Woe unto you, ye blind guides, for ye say, Whosoever shall swear by the temple it is nothing; but whosoever shall swear by the gold of the temple he is a debtor! Ye fools and blind; for whether is greater, the gold or the temple that sanctifieth the gold? And whosoever shall swear by the altar it is nothing; but whosoever shall swear by the gift that is upon it he is a debtor. Ye fools and blind; whether is greater, the gift or the altar that sanctifieth the gift? But whosoever sweareth by the altar sweareth by it and by everything thereon. And whosoever sweareth by the temple sweareth by it and by Him that dwelleth therein. And he that sweareth by heaven sweareth by the throne of God and by Him that sitteth thereon (Matt. 23:16-22).
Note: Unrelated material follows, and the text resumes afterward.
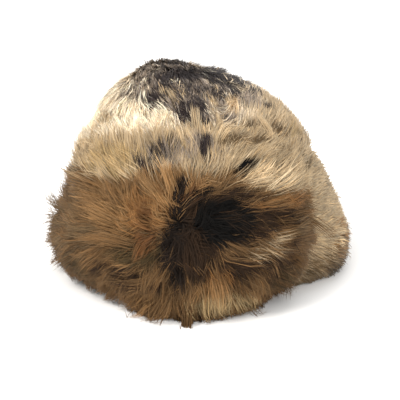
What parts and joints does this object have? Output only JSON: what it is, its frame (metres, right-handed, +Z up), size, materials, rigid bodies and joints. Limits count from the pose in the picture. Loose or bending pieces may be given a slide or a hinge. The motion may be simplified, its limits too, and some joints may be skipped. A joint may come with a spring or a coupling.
{
  "type": "fur cap",
  "caption": "Soft rounded fur cap with a tall fur flap turned up over the brow and a lower flap turned up round the sides and nape, open below for the head.",
  "frame": {"origin": "on the table under the middle of the cap as it lies, brow to -Y", "axes": "+Z up through the crown, -Y towards the brow, +X towards the right as the brow is faced"},
  "size_m": [0.2437, 0.2951, 0.1686],
  "materials": {
    "crown_fur": "long soft fur, cream with dark tips",
    "brow_fur": "long soft fur, brown to black, beige at the top",
    "nape_fur": "short smooth fur, beige, darker below"
  },
  "bodies": {
    "root": {"crown": "crown_fur", "front_flap": "brow_fur", "back_flap": "nape_fur"}
  },
  "joints": []
}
One must not swear "by the temple and by the altar," because to swear by these was to swear by the Lord, by heaven, and by the church; for the "temple" in the highest sense means the Lord in relation to Divine truth, and in a relative sense heaven and the church in respect to truth, likewise all worship from Divine truth (see above, n. 220); and the "altar" signifies the Lord in relation to Divine good, and in a relative sense heaven and the church in respect to that good, likewise all worship from Divine good (see above, n. 391); and because by the Lord all Divine things that proceed from Him are meant, for He is in them and they are His, so he who swears by Him swears by all things that are His; likewise he who swears by heaven and by the church, swears by all the holy things that belong to heaven and the church, for heaven is the complex and containant of these things; so, in like manner, is the church; therefore it is said that the temple is greater than the gold of the temple, because the temple sanctifies the gold, and that the altar is greater than the gift which is upon it, because the altar sanctifies the gift. * Latin has "turneth," the Hebrew "turn back," which is found in AC n 2842. ** Latin has "destroyed," the Hebrew "forsaken."